14 and 15. Henshaw Burn: Wether Law Linn Formation-Upper Member
The Upper Member of the Wether Law Linn Formation is exposed (14) in a number of outcrops where the Henshaw Burn merges with the River North Esk. These are brownish well-laminated uniform siltstones and mudstones and contain a rather sparse restricted fauna dominated by varying elements through the succession. Up-section there are the nuculoid bivalve Praearca kosoviensis, the gastropod Spirina antiquata, the brachiopod Pentlandella pentlandica and ultimately the gastropod (?) Liospira simulans.
In a shallow trench (15) the contact between marine Wether Law Linn Formation and the overlying fluviatile-terrestrial Henshaw Formation is exposed. Pyrite-bearing fossiliferous silty mudstones grade into yellow, then red mudstones. Above these is a marked change to reddened grits of the Henshaw Formation. Strong evidence of contemporaneous leaching and precipitation is clear.

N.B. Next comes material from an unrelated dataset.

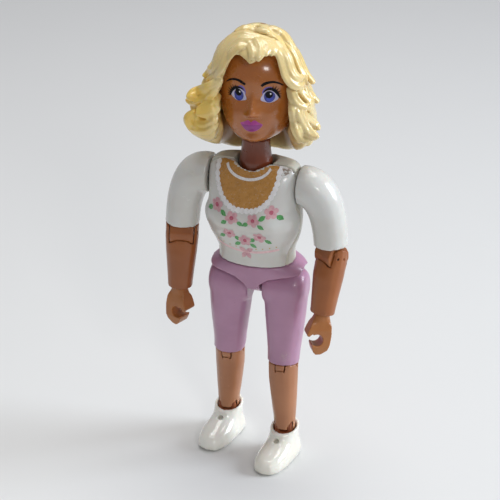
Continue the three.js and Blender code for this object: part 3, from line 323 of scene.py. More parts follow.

16. River North Esk: Henshaw Formation-Igneous Conglomerate
Conglomerates of the lower Henshaw Formation are well exposed on both sides of the River North Esk. This is the "Igneous Conglomerate" and contains clasts, up to cobble-size, of granite, porphyry, trachyte, sub-basic lava, siltstone and mudstone in bedded units of up to 1 m thick. Overlying these coarse conglomerates are reddened medium-grained sandstones showing occasional trough crossbeds.
17. Henshaw Burn: Henshaw Formation-Quartzite Conglomerate
An exposure of a 1·5 m thick bed of the "Quartzite Conglomerate" is exposed here which may be correlated with quartzite conglomerates found in the other Midland Valley Silurian Inliers. This conglomerate is markedly different from the Igneous Conglomerate containing approximately 70% quartzite clasts.
To return, follow the river bank to the reservoir. Alternatively join the Carlops-Balerno footpath which passes the cottage at the south-west corner of the reservoir.